The other tricky part about wires crossing a span like this is that they don’t stay put vertically. Not that this is advisable behavior, but these plank-drivers are flying low enough that they could just as easily fly under the wires as over. Wires aren’t constants though, and the altitude that allows you to clear the wires during the early morning outbound flight isn’t going to be the same as the altitude that helps you clear the wires on the afternoon return trip. Since the wires are metal, they expand as they heat up. This can be from ambient temperatures–since this is the desert, we can be near freezing on an autumn morning and up in the 90s during the daytime. Or the load on the wires can generate the heat. Cool weather, low load, and the wires at mid-span will be high relative to where they are when the day heats up and there’s a high load on the system. Both of these problems are compounded when the surrounding terrain (higher elevations, forest) or environment (haze or fog) makes the towers harder to see and the wires invisible. Yes, I have heard a plane fly by low-level on days where I can barely make out the other side of the river because of fog.

The solution is to not fly down with the wires. The higher you fly, the lower your chance of getting clothes-lined. Turns out the Bell that’s working out in the area is going by the callsign Enery 11, so I’m guessing they’re working those powerlines in the Reach. I’d hoped to get up to the airport to see the ship up close and find out what they’re doing, but my friend at Bergstrom Aircraft who usually gets me out on the ramp whenever there’s a helicopter based there is out on vacation this week. Might head up onto the reach tomorrow to see if I can get a glimpse.

Blowing Corn


I had a crazy summer job in college catching corn boll weevil moths, and when I saw this video, something didn’t look right. Can you spot it? Only about 1 in 4 rows have tassels. I’m going to make a guess here: this must be a seed crop. Corn can self-pollinate when pollen from the tassel reaches the silks from the same plant. But when you want to make hybrid seeds—which will in turn make the corn that ends up on the table—you don’t want self-pollination. In this field, the tassels have been trimmed from the seed-producing plants. Wind can carry the pollen from male plants to the female silks, but wind isn’t always reliable. In addition, hot, dry days can kill off the pollen before it reaches a silk. That’s where the helicopter comes in. The rotorwash blows the pollen from the tassels and spreads it from the pollinator row to the seed rows. Even though it’s expensive to run the helicopter over the field, I imagine using the helicopter reduces the number of pollinator rows that are needed, and thereby increases the seed yield.

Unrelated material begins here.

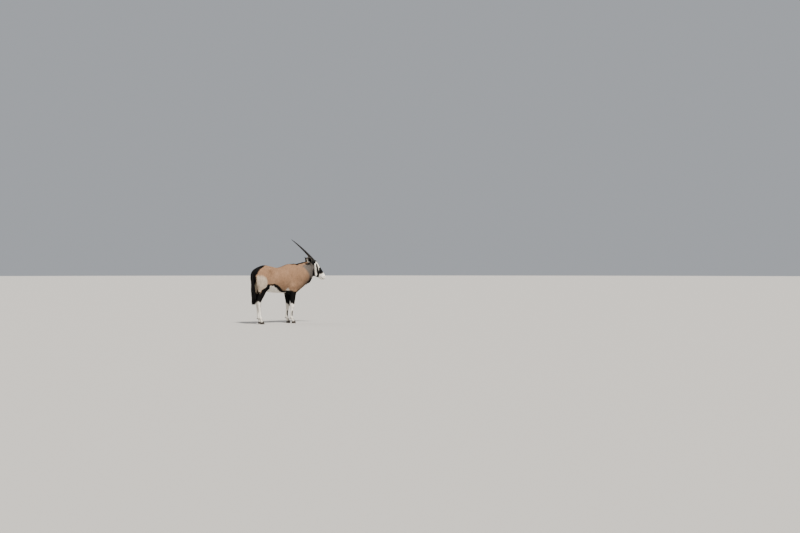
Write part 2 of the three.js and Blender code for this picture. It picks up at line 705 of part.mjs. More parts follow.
function earStub(sideName, side, grow) {
  const along = EAR_TIPS[sideName].clone().normalize();
  const curve = new THREE.LineCurve3(
    earRoot(side).addScaledVector(along, -22 - grow),
    earRoot(side).addScaledVector(along, 30 + grow),
  );
  return sweep(curve, 4, 12, BROWWARD, () => ({ wide: 20.5 + grow, thick: 20.5 + grow }));
}

// EYES: a ball in its socket, with an upper and a lower lid over its edge
function eyeball(side, grow) {
  const ball = new THREE.SphereGeometry(EYE_RADIUS + grow, 12, 7);
  const centre = eyeCentre(side);
  ball.translate(centre.x, centre.y, centre.z);
  return solid(ball);
}

function lids(side) {
  const centre = eyeCentre(side);
  const outward = headWay(0.28, side * 0.95, 0.12).normalize();
  return [{ rise: 13, wide: 5.5 }, { rise: -11, wide: 4.5 }].map(({ rise, wide }) => {
    const points = Array.from({ length: 7 }, (_, i) => {
      const share = i / 6 * 2 - 1;
      const offset = headWay(share * 20, 0, rise * (1 - share * share) - 4 * share)
        .addScaledVector(outward, 16);
      return centre.clone().add(offset.setLength(EYE_RADIUS + 1.5 + 2 * Math.abs(share)));
    });
    const curve = new THREE.CatmullRomCurve3(points);
    return sweep(curve, 7, 5, outward, (share) => {
      const taper = 0.45 + 0.55 * Math.sin(Math.PI * share);
      return { wide: wide * taper, thick: wide * taper };
    });
  });
}

// The line of the mouth: a thin band round the muzzle that cuts in between the lips
function mouthLine() {
  const shape = new THREE.Shape();
  const halfWidth = 70;
  shape.moveTo(0, halfWidth);
  shape.lineTo(0, 22);
  shape.lineTo(62, 21);
  shape.quadraticCurveTo(84, 18, 86, 0);
  shape.quadraticCurveTo(84, -18, 62, -21);
  shape.lineTo(0, -22);
  shape.lineTo(0, -halfWidth);
  shape.lineTo(150, -halfWidth);
  shape.lineTo(150, halfWidth);
  const band = new THREE.ExtrudeGeometry(shape, { depth: 3.2, bevelEnabled: false, curveSegments: 3 });
  const lipWay = headWay(1, 0, 0.2).normalize();
  const lipUp = new THREE.Vector3().crossVectors(lipWay, HEAD_LEFT).normalize();
  lipUp.multiplyScalar(lipUp.dot(BROWWARD) > 0 ? 1 : -1);
  const frame = new THREE.Matrix4().makeBasis(lipWay, HEAD_LEFT, lipUp);
  band.applyMatrix4(frame);
  const start = onHead(322, 0, -30);
  band.translate(start.x, start.y, start.z);
  return solid(band);
}

function nostril(side) {
  const pit = new THREE.SphereGeometry(1, 10, 6);
  const way = headWay(0.75, side * 0.55, 0.1).normalize();
  const length = headWay(0.3, side * 0.25, 0.9).normalize();
  const across = new THREE.Vector3().crossVectors(way, length).normalize();
  way.multiplyScalar(11);
  length.multiplyScalar(9);
  across.multiplyScalar(4.5);
  const frame = new THREE.Matrix4().makeBasis(way, length, across);
  pit.applyMatrix4(frame);
  const centre = cast(headFlesh, onHead(380, side * 14, 22), headWay(0.8, side * 0.6, 0.22).normalize(), 120);
  pit.translate(centre.x, centre.y, centre.z);
  return solid(pit);
}

// The head's flesh, grown outward by a margin
function headForm(margin) {
  const sag = (along) => 6 - 30 * Math.sin(Math.PI * THREE.MathUtils.clamp((along - 20) / 340, 0, 1));
  const centre = (along) => row(onHead(along, 0, sag(along)), NOSEWARD);
  const length = Array.from({ length: 25 }, (_, i) => centre(-40 + i * 16.9));
  const occiput = fan(onHead(-40, 0, 6), NOSEWARD, [-64, -38, -16]);
  const muzzle = fan(onHead(375, 0, 5), NOSEWARD, [12, 26, 42, 60, 76]);
  const grown = (point) => flesh(point) - margin;
  return castSolid(grown, [...occiput, ...length, ...muzzle], BROWWARD, 24, 260, true, true);
}

function headNode() {
  let body = headForm(0);
  SIDES.forEach((side, i) => {
    const name = i ? 'left' : 'right';
    lids(side).forEach((lid) => { body = body.add(lid); });
    body = body.subtract(eyeball(side, GAP)).subtract(nostril(side));
    const socket = horn(side, SOCKET_GAP, 20);
    body = body.subtract(socket).subtract(socket.translate(headWay(SOCKET_GAP, 0, 0).toArray()));
    body = body.subtract(earStub(name, side, GAP));
  });
  const headEnd = beyond(headCut.point, headCut.normal.clone().negate(), -GAP / 2);
  return body.subtract(mouthLine()).subtract(headEnd);
}

const gemsbok = new THREE.Group();

gemsbok.add(meshOf('torso', torsoNode(), FAWN));
gemsbok.add(meshOf('neck', neckNode(), FAWN));
gemsbok.add(meshOf('head', headNode(), WHITE));
gemsbok.add(meshOf('tail', tailNode(), BLACK));
const aroundHead = headForm(1);
SIDES.forEach((side, i) => {
  const name = i ? 'left' : 'right';
  gemsbok.add(meshOf(`horn_${name}`, horn(side, 0, 41), HORN));
  gemsbok.add(meshOf(`ear_${name}`, ear(name, side).subtract(aroundHead).add(earStub(name, side, 0)), GREY));
  gemsbok.add(meshOf(`eye_${name}`, eyeball(side, 0), EYE));
});
LEGS.forEach((leg, i) => {
  gemsbok.add(meshOf(leg.name, legNode(leg, legFields[i]), leg.fore ? BLACK : FAWN));
  const hoof = leg.name.replace('leg', 'hoof');
  gemsbok.add(meshOf(`${hoof}_outer`, clawNode(leg, true), HOOF));
  gemsbok.add(meshOf(`${hoof}_inner`, clawNode(leg, false), HOOF));
});

// The origin is under the middle of the whole animal's bounding box
const bounds = new THREE.Box3().setFromObject(gemsbok);
const middle = bounds.getCenter(new THREE.Vector3());
gemsbok.position.set(-middle.x, -middle.y, -bounds.min.z);

export default gemsbok;
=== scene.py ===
# %% [markdown]
# # A gemsbok, dressed from its solids
# A gemsbok is a large antelope with a fawn body, black and white markings and long straight horns.
# The solids already hold its size and pose. This lesson grows one skin over them, paints the
# markings as functions of the place on the body, and lays short tufts, locks, horns, hooves and
# eyes on top. The camera comes first, so that each step can be looked at as it is added.

# %% Load the frame
import math
import bmesh
import bpy
import numpy as np
import openvdb
from mathutils import Matrix, Vector
from mathutils.bvhtree import BVHTree


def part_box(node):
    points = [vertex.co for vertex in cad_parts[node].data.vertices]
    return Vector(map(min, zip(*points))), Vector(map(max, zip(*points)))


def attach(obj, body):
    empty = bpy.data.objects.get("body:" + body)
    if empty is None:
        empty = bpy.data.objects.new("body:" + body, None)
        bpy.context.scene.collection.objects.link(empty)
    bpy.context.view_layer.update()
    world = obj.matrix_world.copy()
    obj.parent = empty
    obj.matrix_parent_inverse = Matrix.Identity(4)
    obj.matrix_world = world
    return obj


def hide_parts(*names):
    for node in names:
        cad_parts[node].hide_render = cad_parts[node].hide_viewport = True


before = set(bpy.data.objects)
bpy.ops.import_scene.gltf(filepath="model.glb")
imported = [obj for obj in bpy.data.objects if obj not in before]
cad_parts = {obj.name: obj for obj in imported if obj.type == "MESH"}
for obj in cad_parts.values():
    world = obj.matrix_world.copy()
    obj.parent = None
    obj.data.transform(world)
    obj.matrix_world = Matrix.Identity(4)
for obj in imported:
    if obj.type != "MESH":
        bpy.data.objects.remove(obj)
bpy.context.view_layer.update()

# %% [markdown]
# ## Places on the animal
# Each size below is in metres and is counted from the animal itself: forward of the middle of the
# body, to its left, and up from the floor. The frame tells where that middle is. The fore hooves
# stand evenly on both sides of it, and the right one's toe tip lies a known way ahead of it.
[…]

From the standpoint of getting this job done, there were a couple of things I was thinking about. The first one was that irrigation pivot. Working this low to the ground means you can’t let your guard down. From what I’ve read about ag work, you do a ground recon of the field and then recon it again from the air to spot all the possible obstructions. The pivots in our area are powered, but I’m not sure whether they use an underground line or draw electricity from another source. He’s also got to be working pretty close to the low-speed/low-altitude region of the dead-man’s curve. The corn fields I worked were maybe 7 feet high, but the irrigated ones around here look to be a couple of feet taller. When you can see the airspeed indicator, it doesn’t look like he’s above ETL while working. There are probably a couple of other hazards here. Lots of corn is grown in hot, humid places, so he’s got at least 2 of the 4 H’s working against him. The low airspeeds also raise the risk of LTE, and since the direction the corn is planted dictates his flight path, I’d be worried about VRS (aka, SWP) as well.

A friend of mine owns the local FBO, and knows my predicament (ie, no experience, no job). He suggested getting on with one of the ag operators, which I wouldn’t be too thrilled about. Not that I don’t think it wouldn’t be fun work, but low level, low time doesn’t seem like a good combination. Yet, I think this is the way some pilots build time, and one of my roommate’s from school is doing it.